Quote exactly, and only, the lines of the material below from the line with "doc.recompute()" through the line with "cad_parts[node].hide_render = cad_parts[node].hide_viewport".

++++

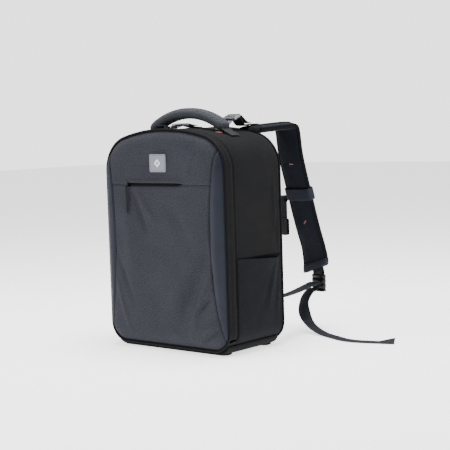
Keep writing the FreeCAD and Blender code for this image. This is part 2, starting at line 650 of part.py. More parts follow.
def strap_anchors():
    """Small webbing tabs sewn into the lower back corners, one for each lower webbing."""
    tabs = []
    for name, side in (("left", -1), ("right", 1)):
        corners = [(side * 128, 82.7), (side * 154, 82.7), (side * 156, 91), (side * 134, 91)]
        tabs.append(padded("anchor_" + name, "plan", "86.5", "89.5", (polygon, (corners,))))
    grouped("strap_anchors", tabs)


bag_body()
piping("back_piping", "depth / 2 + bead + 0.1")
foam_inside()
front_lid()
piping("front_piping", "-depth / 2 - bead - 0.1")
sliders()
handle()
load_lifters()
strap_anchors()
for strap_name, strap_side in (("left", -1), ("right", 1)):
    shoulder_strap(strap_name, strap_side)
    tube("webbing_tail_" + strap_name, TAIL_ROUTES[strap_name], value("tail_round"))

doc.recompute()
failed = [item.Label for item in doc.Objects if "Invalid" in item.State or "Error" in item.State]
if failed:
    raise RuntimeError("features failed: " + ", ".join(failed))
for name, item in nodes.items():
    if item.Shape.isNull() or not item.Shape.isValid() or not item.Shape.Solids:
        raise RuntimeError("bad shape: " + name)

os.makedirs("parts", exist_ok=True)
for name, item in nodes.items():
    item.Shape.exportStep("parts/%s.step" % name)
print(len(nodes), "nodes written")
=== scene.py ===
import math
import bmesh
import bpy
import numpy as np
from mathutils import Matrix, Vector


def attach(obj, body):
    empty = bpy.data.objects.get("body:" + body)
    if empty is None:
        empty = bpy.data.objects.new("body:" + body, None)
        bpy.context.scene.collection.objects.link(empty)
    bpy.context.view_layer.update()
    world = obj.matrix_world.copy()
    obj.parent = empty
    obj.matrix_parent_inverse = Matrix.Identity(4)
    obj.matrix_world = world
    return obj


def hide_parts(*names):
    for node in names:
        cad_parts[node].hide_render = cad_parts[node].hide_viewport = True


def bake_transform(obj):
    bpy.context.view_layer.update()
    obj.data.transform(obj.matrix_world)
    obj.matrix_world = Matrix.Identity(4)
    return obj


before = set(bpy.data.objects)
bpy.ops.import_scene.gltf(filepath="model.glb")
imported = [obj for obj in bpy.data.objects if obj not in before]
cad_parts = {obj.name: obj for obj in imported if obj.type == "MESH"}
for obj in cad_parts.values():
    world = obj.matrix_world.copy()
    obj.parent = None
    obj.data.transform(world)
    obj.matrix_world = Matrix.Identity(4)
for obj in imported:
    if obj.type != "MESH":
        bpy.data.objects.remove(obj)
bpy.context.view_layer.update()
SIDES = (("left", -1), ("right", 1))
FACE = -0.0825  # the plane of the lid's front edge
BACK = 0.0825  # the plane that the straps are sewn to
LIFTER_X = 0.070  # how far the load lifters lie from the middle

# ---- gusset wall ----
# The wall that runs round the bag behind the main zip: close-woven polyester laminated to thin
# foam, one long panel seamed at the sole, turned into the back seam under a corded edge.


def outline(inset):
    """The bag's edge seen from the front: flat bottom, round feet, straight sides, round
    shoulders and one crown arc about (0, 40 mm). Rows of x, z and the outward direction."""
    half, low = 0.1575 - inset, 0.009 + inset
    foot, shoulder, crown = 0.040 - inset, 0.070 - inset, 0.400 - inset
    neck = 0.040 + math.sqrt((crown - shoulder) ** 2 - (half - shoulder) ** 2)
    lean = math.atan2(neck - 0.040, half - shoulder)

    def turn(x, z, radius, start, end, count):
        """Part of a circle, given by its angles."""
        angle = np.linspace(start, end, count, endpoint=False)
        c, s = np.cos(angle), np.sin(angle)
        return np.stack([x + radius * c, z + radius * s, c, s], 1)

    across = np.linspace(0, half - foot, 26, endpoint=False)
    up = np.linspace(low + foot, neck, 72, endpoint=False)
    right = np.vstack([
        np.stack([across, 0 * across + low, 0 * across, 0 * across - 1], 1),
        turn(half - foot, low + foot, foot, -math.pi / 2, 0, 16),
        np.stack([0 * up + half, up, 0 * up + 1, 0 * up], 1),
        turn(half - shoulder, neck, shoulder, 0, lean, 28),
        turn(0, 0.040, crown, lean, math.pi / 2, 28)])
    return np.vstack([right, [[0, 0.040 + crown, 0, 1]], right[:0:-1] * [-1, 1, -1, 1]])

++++

§ Output:
doc.recompute()
failed = [item.Label for item in doc.Objects if "Invalid" in item.State or "Error" in item.State]
if failed:
    raise RuntimeError("features failed: " + ", ".join(failed))
for name, item in nodes.items():
    if item.Shape.isNull() or not item.Shape.isValid() or not item.Shape.Solids:
        raise RuntimeError("bad shape: " + name)

os.makedirs("parts", exist_ok=True)
for name, item in nodes.items():
    item.Shape.exportStep("parts/%s.step" % name)
print(len(nodes), "nodes written")
=== scene.py ===
import math
import bmesh
import bpy
import numpy as np
from mathutils import Matrix, Vector


def attach(obj, body):
    empty = bpy.data.objects.get("body:" + body)
    if empty is None:
        empty = bpy.data.objects.new("body:" + body, None)
        bpy.context.scene.collection.objects.link(empty)
    bpy.context.view_layer.update()
    world = obj.matrix_world.copy()
    obj.parent = empty
    obj.matrix_parent_inverse = Matrix.Identity(4)
    obj.matrix_world = world
    return obj


def hide_parts(*names):
    for node in names:
        cad_parts[node].hide_render = cad_parts[node].hide_viewport = True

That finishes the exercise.